In mundane on June 3, 2009 at 4:50 pm

If there is any conflict between my belief that the spoon is male and the national doctrine on the correct sexes of kitchen utensils, then I think we should apply Nietzschean perspectivism rather than Plato’s dialectic as a methodology. What I mean to say is that we cannot arrive at the truth by a series of propositions and counter-propositions. We need to unravel the structure of signification inherent in each dichotomy.

On one hand, we have the view that the spoon is female, and the fork male. There is no doubt that this is the privileged dichotomy inscribed in the dominant ideology of our culture. An underlying binary relation is the opposition between the male and female bodies, the male being equated with sharpness and the capacity to stab, and the female being equated with roundness and the capacity to contain. There is no doubt that the epistemological model which ascribes maleness to the fork and femaleness to the spoon is derived from the physiology of human sexuality and the logic of anatomy.

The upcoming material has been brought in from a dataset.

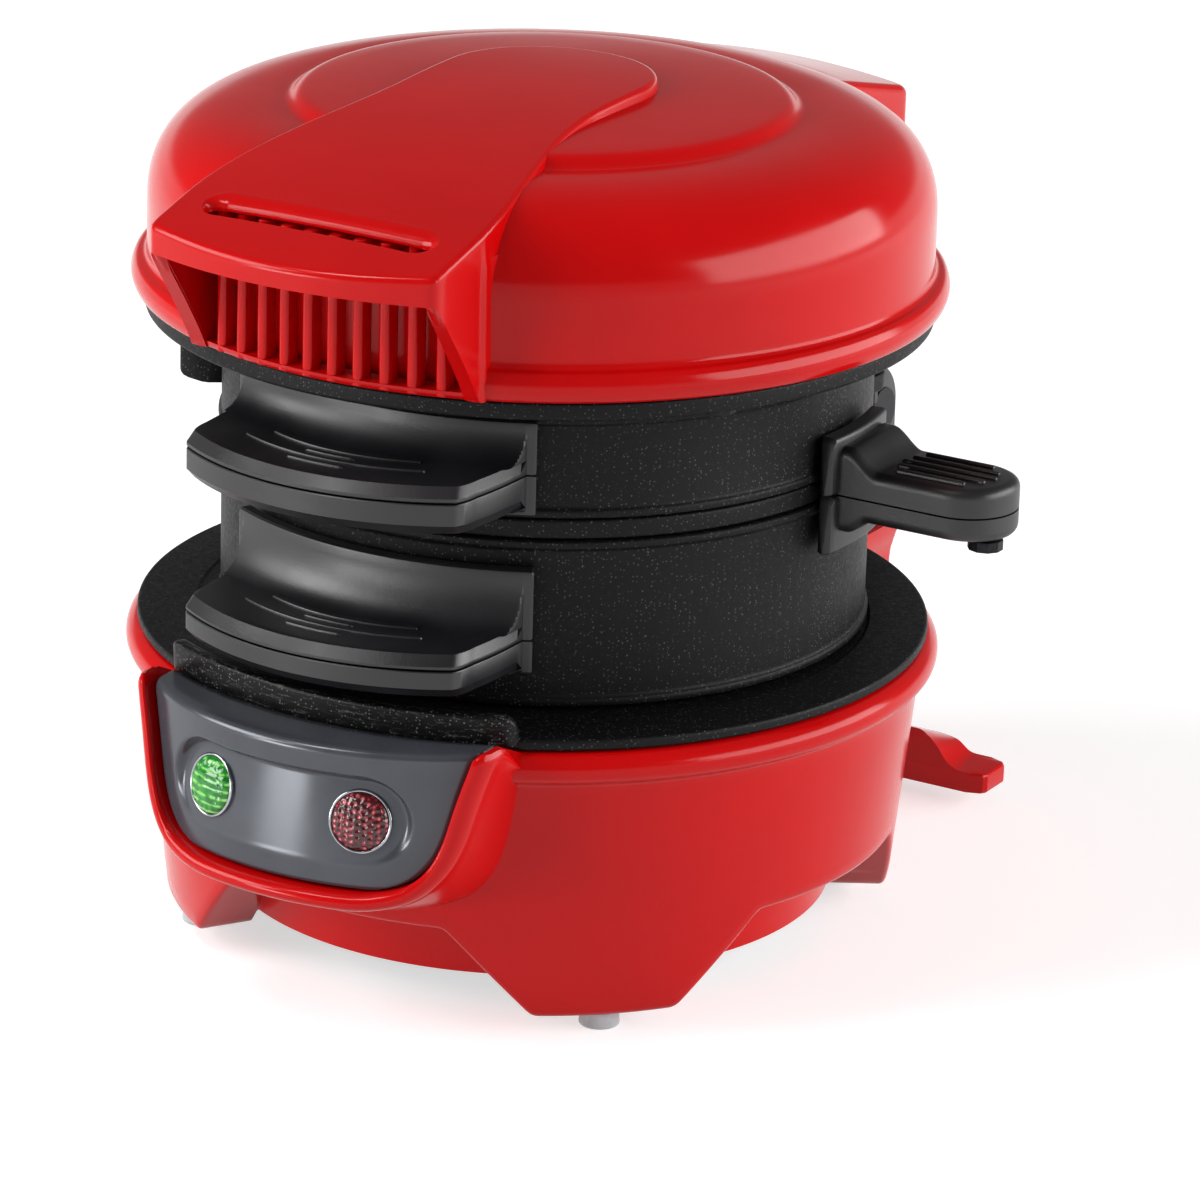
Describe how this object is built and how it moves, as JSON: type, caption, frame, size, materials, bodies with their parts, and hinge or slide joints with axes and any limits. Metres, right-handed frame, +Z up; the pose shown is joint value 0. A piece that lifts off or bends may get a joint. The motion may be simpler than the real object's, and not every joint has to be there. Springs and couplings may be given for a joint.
{
  "type": "breakfast sandwich maker",
  "caption": "Round electric sandwich maker: heated base with lamps, stacked cooking rings, swinging egg plate, domed lid with strap grip, all on a rear hinge.",
  "frame": {"origin": "on the table, under the middle of the bounding box", "axes": "+Z up; -Y towards the front, where the lamps and ring grips are; +X towards the egg plate's grip, at the right of someone who faces the front"},
  "size_m": [0.1478, 0.1712, 0.1392],
  "materials": {
    "red_gloss": "glossy moulded",
    "black_plastic": "satin moulded",
    "nonstick": "speckled black non-stick coating on cast aluminium",
    "grey_gloss": "glossy moulded",
    "steel": "plain",
    "ceramic": "matt",
    "green_lens": "faceted clear lens",
    "red_lens": "dimpled clear lens",
    "pad": "translucent"
  },
  "bodies": {
    "base": {"base_housing": "red_gloss", "foot_pad_front_right": "pad", "foot_pad_front_left": "pad", "foot_pad_rear_right": "pad", "foot_pad_rear_left": "pad", "bottom_pan": "black_plastic", "base_screw_1": "steel", "base_screw_2": "steel", "base_screw_3": "steel", "base_screw_4": "steel", "lower_heating_plate": "nonstick", "lower_element": "steel", "lower_heat_shield": "steel", "lower_thermostat": "ceramic", "thermal_fuse": "steel", "terminal_block": "ceramic", "control_panel": "grey_gloss", "green_lamp_lens": "green_lens", "red_lamp_lens": "red_lens", "green_lamp_body": "ceramic", "red_lamp_body": "ceramic", "hinge_bracket": "black_plastic", "bracket_screw_1": "steel", "bracket_screw_2": "steel", "hinge_pin": "steel", "cord_gland": "black_plastic"},
    "bottom_ring_body": {"bottom_ring": "nonstick", "bottom_ring_grip_top": "black_plastic", "bottom_ring_grip_bottom": "black_plastic", "bottom_ring_grip_screw_left": "steel", "bottom_ring_grip_screw_right": "steel"},
    "top_ring_body": {"top_ring": "nonstick", "top_ring_grip_top": "black_plastic", "top_ring_grip_bottom": "black_plastic", "top_ring_grip_screw_left": "steel", "top_ring_grip_screw_right": "steel", "egg_pivot_pin": "steel"},
    "egg_plate_body": {"egg_plate": "nonstick", "egg_grip_top": "black_plastic", "egg_grip_bottom": "black_plastic", "egg_grip_screw": "steel"},
    "lid": {"lid_shell": "red_gloss", "upper_heating_plate": "nonstick", "upper_element": "steel", "upper_heat_shield": "steel", "upper_thermostat": "ceramic", "lid_screw_1": "steel", "lid_screw_2": "steel", "lid_screw_3": "steel", "lid_screw_4": "steel", "lid_hinge_bracket": "black_plastic"}
  },
  "joints": [
    {"name": "bottom_ring_lift", "type": "hinge", "parent": "base", "child": "bottom_ring_body", "pos_m": [-0.0082, 0.07205, 0.0665], "axis": [-1, 0, 0], "range_deg": [0, 25]},
    {"name": "top_ring_lift", "type": "hinge", "parent": "bottom_ring_body", "child": "top_ring_body", "pos_m": [-0.0082, 0.07205, 0.0665], "axis": [-1, 0, 0], "range_deg": [0, 35]},
    {"name": "lid_open", "type": "hinge", "parent": "top_ring_body", "child": "lid", "pos_m": [-0.0082, 0.07205, 0.0665], "axis": [-1, 0, 0], "range_deg": [0, 95]},
    {"name": "egg_plate_swing", "type": "hinge", "parent": "top_ring_body", "child": "egg_plate_body", "pos_m": [0.0198, 0.04755, 0.08], "axis": [0, 0, 1], "range_deg": [0, 100]}
  ]
}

My view is the reverse. I have always believed that the spoon is male, and this is because I base the binary relation of the spoon and the fork on the utility of digestion. In the first place, I think the spoon and fork are not equal. The spoon is the principal equipment, and the fork only a supplement. Consequently, the spoon is male, and the fork, being an accessory, is female. My knowledge of the sexes of kitchen utensils is informed by the capitalist-patriarchal ideology that male equals work, and female equals less work. I hope you will not take this sexist notion against me, for I am merely calling your attention to the fact of discursive formation.

Our primary concern about kitchen utensils should be their function in metabolism, which is why my dichotomy is not surprising. What I find more odd in the dominant dichotomy is the prevalence of human sexuality in the symbolic function of the equipment of digestion. Obviously, the spoon and fork are metaphors for the instruments of reproduction. The idea is similar to Marx’s commodity fetishism, where we invest some mystical value on the object, with the net effect of isolating the organs from the unity of the body.